The sizing of lots to allow good solar orientation is a consideration in any well-considered design for residential land. Here, the east-west lots are wider to allow open space to the north, and here is a Department of Energy diagram illustrating the principles of solar management. Well-designed lots will allow the use of well-organised house plans.

 

However, the form of New Urbanism that we are currently being encouraged to adopt is questioned; none less than by Richard Ingersoll, in an article called ‘Second Nature’: These exponents of what is being called the “New Urbanism,” in their interest to proceed pragmatically’ may be solving technical questions with their models but are ultimately contributing to the chauvinism of the American suburb, where good things happen to white, middle-class people. Such models unselfconsciously help reinforce the injustices of environmental discrimination and trivialize ecological planning as a luxury item, analogous to organically grown produce in the grocery store.

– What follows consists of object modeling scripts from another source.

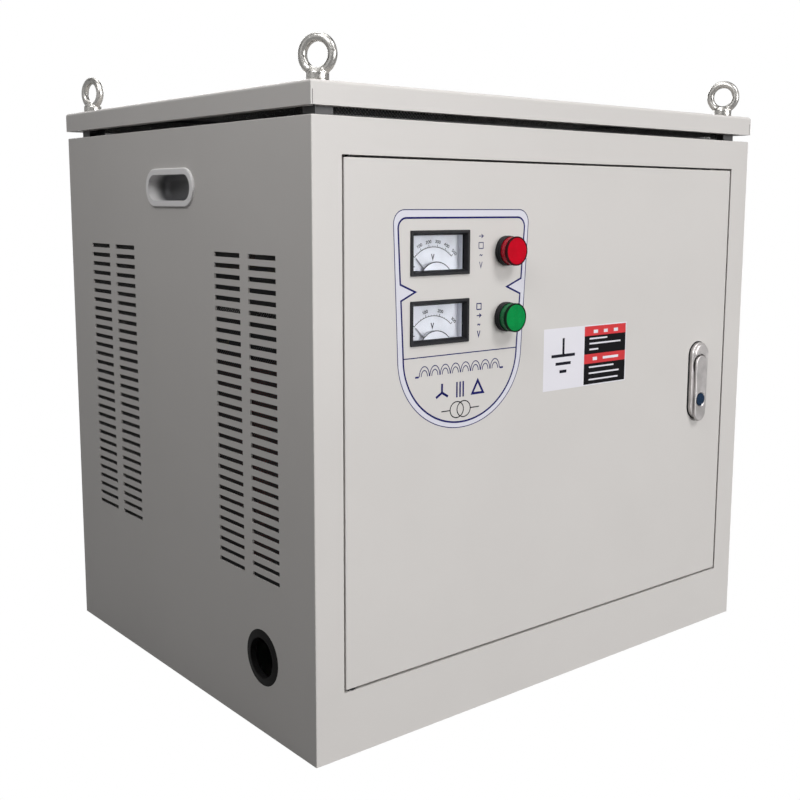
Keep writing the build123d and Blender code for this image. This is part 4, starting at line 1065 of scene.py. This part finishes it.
# Name, place, width, height and power of each lamp
LIGHT_TARGET = (0.0, 0.0, 0.3)
SOFTBOXES = (
    ("key_light", (1.2, -5.0, 0.85), 2.6, 1.6, 146.0),
    ("front_top_light", (1.0, -4.6, 5.2), 2.2, 2.2, 212.0),
    ("side_light", (-1.1, -0.5, 1.42), 0.7, 0.7, 9.4),
    ("top_light", (0.0, 0.5, 2.6), 1.4, 1.4, 20.0),
    ("rear_light", (1.7, 3.4, 1.7), 1.8, 1.8, 60.0),
)


def softbox(name, place, width, height, power):
    """Rectangular studio lamp aimed at the cabinet's middle."""
    data = bpy.data.lights.new(name, "AREA")
    data.shape = "RECTANGLE"
    data.size, data.size_y, data.energy = width, height, power
    lamp = bpy.data.objects.new(name, data)
    lamp.location = place
    lamp.rotation_euler = (Vector(LIGHT_TARGET) - Vector(place)).to_track_quat("-Z", "Y").to_euler()
    bpy.context.scene.collection.objects.link(lamp)


CAMERA_PLACE = Vector((-0.8122, -0.9930, 0.4866))
CAMERA_AZIMUTH = -39.515
CAMERA_ELEVATION = 8.186
CAMERA_ROLL = 0.246
CAMERA_LENS = 49.95
CAMERA_SHIFT = (-0.0161, -0.0465)


def photo_camera():
    """Camera at the photograph's place, direction and framing."""
    data = bpy.data.cameras.new("camera")
    data.lens, data.sensor_width = CAMERA_LENS, 36.0
    data.shift_x, data.shift_y = CAMERA_SHIFT
    data.clip_start, data.clip_end = 0.05, 50.0
    camera = bpy.data.objects.new("camera", data)
    azimuth, elevation, roll = map(radians, (CAMERA_AZIMUTH, CAMERA_ELEVATION, CAMERA_ROLL))
    ahead = Vector((-sin(azimuth) * cos(elevation), cos(azimuth) * cos(elevation), -sin(elevation)))
    level = Vector((cos(azimuth), sin(azimuth), 0.0))
    up = level.cross(ahead)
    right = level * cos(roll) + up * sin(roll)
    top = up * cos(roll) - level * sin(roll)
    camera.matrix_world = Matrix.Translation(CAMERA_PLACE) @ Matrix((right, top, -ahead)).transposed().to_4x4()
    bpy.context.scene.collection.objects.link(camera)
    bpy.context.scene.camera = camera


stage_floor()
white_world()
photo_camera()
for name, *settings in SOFTBOXES:
    softbox(name, *settings)
bpy.context.scene.view_settings.view_transform = "Standard"
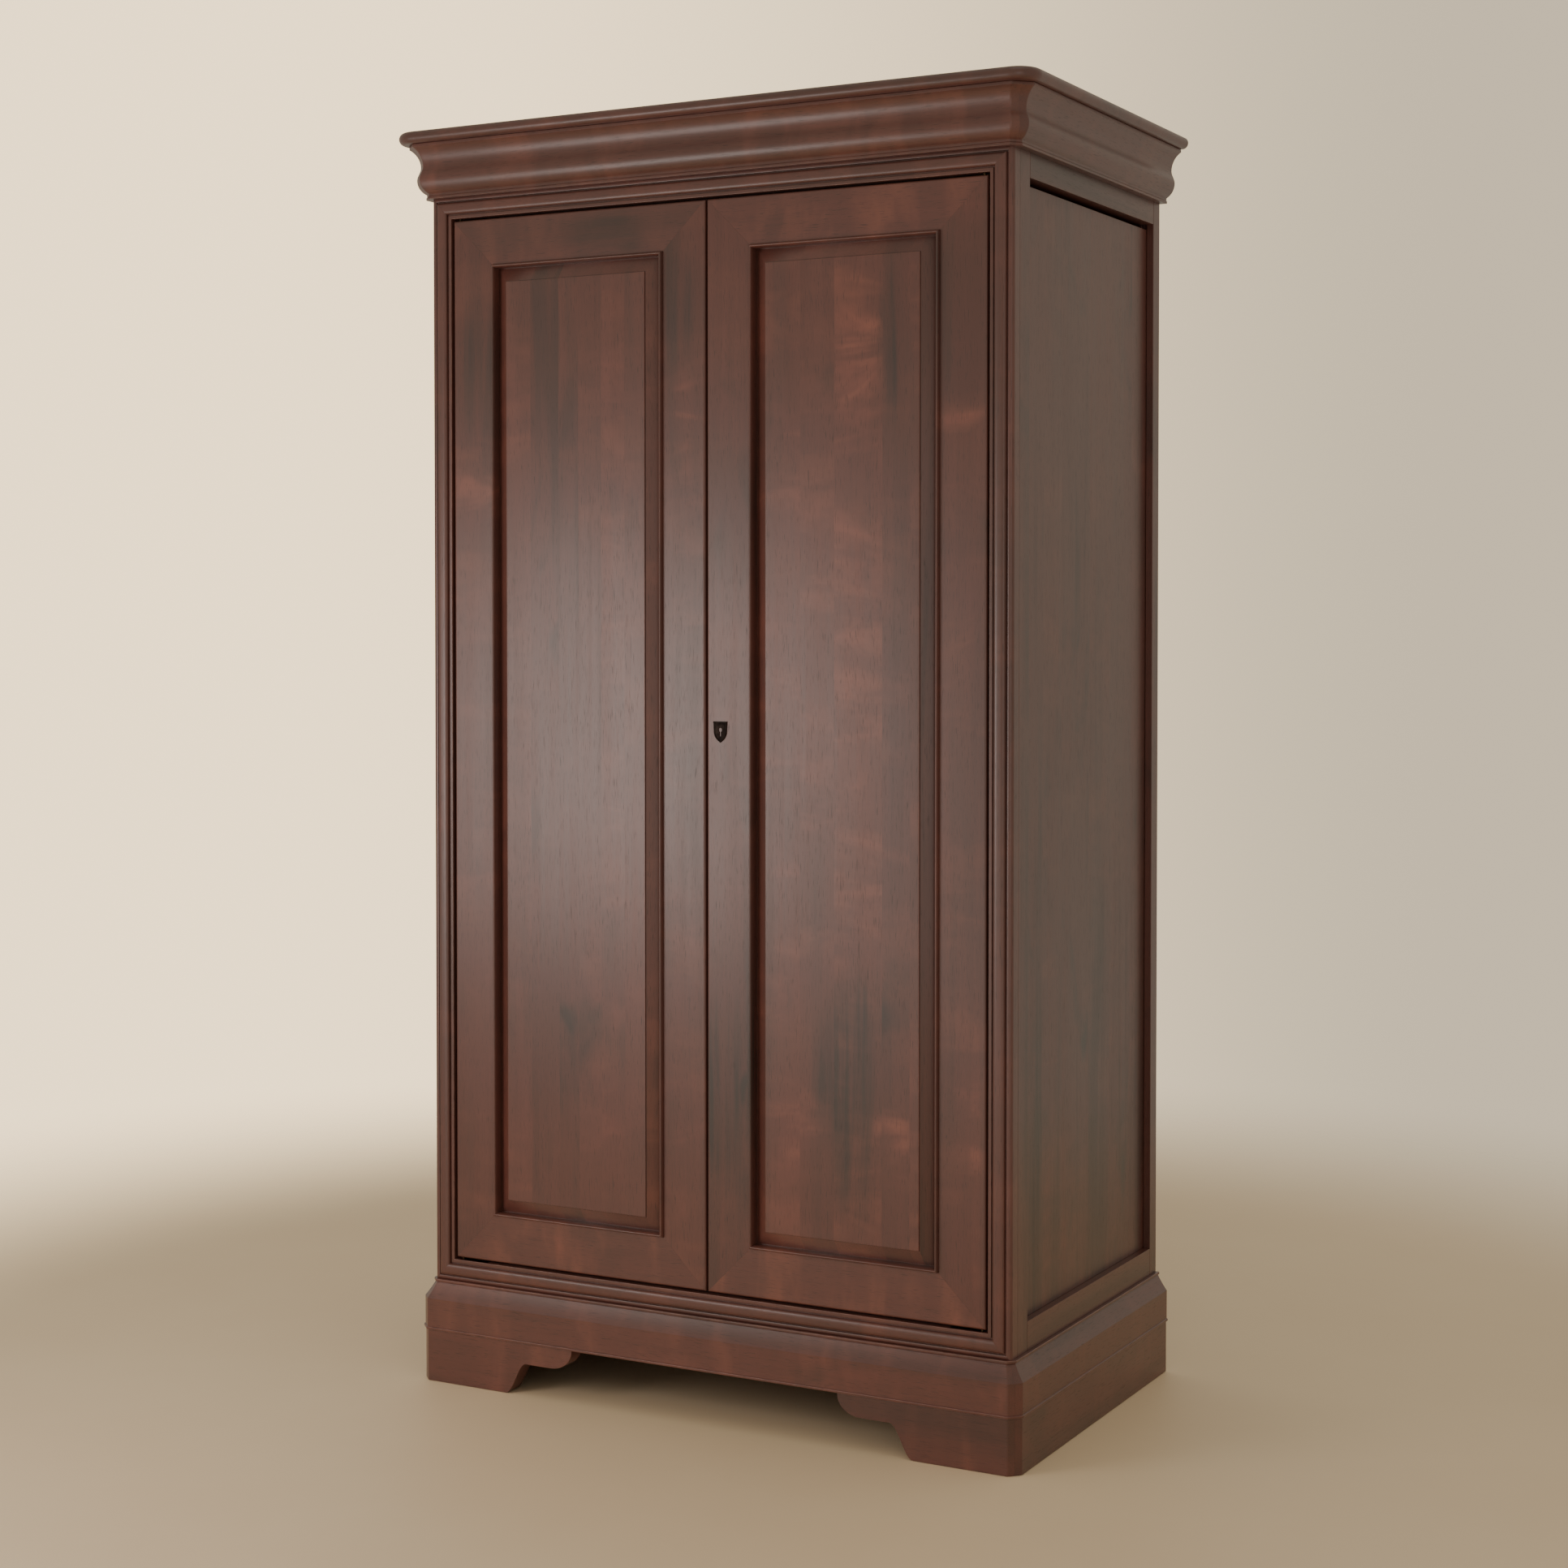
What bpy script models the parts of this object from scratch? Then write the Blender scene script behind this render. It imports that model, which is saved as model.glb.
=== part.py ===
"""A two-door wardrobe in the Louis Philippe manner.

A bracket-foot plinth and a base moulding carry a framed carcass. A moulded face frame holds two mitred
frame-and-panel doors on knife hinges, and a deep cornice with canted corners closes the top.

Metres, +Z up. The front faces -Y. The origin is on the floor, in the middle of the overall width and
depth. "Outset" is how far a moulding stands out from the carcass, on the front and on both sides.
"""

import math

import bmesh
import bpy
from mathutils import Matrix

# Overall sizes
HEIGHT = 2.000
CARCASS_WIDTH = 1.010
CARCASS_DEPTH = 0.592
CORNICE_OVERHANG = 0.048

# Fits
FIT_GAP = 0.0003
MITRE_GAP = 0.0002
WELD = 0.000001
OVERCUT = 0.002

# Stock
FRAME_THICKNESS = 0.022
SIDE_THICKNESS = 0.024
SHELF_THICKNESS = 0.018
BACK_THICKNESS = 0.009
BACK_INSET = 0.011

# Plinth
FOOT_HEIGHT = 0.0827
FOOT_OUTSET = 0.018
FOOT_INSIDE = 0.012
FOOT_FLOOR_END = 0.357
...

I would like to finish with some other quotes from this writer who, to me, poses the relevant and deep questions that demand a response, both socially and environmentally:


Can there be such a thing as ecological balance if it is not socially determined? Is not human consciousness the major component both of the cause of the imbalance and of its possible rectification?
The Ecology Question as a socially based priority asks that design and planning conceive of sustainability and social justice as reciprocal conditions – that saving the planet and saving the community become inseparable.
To be ecological in a merely technical sense will not be enough to be good, but it can no longer be missing from the criteria of goodness. But most of all for an architecture to be truly sustainable it will necessarily be inscribed in a new urban vision of social justice.


These are the questions that we must ask and it is you, as the planners and decision-makers of the future who must find answers to them.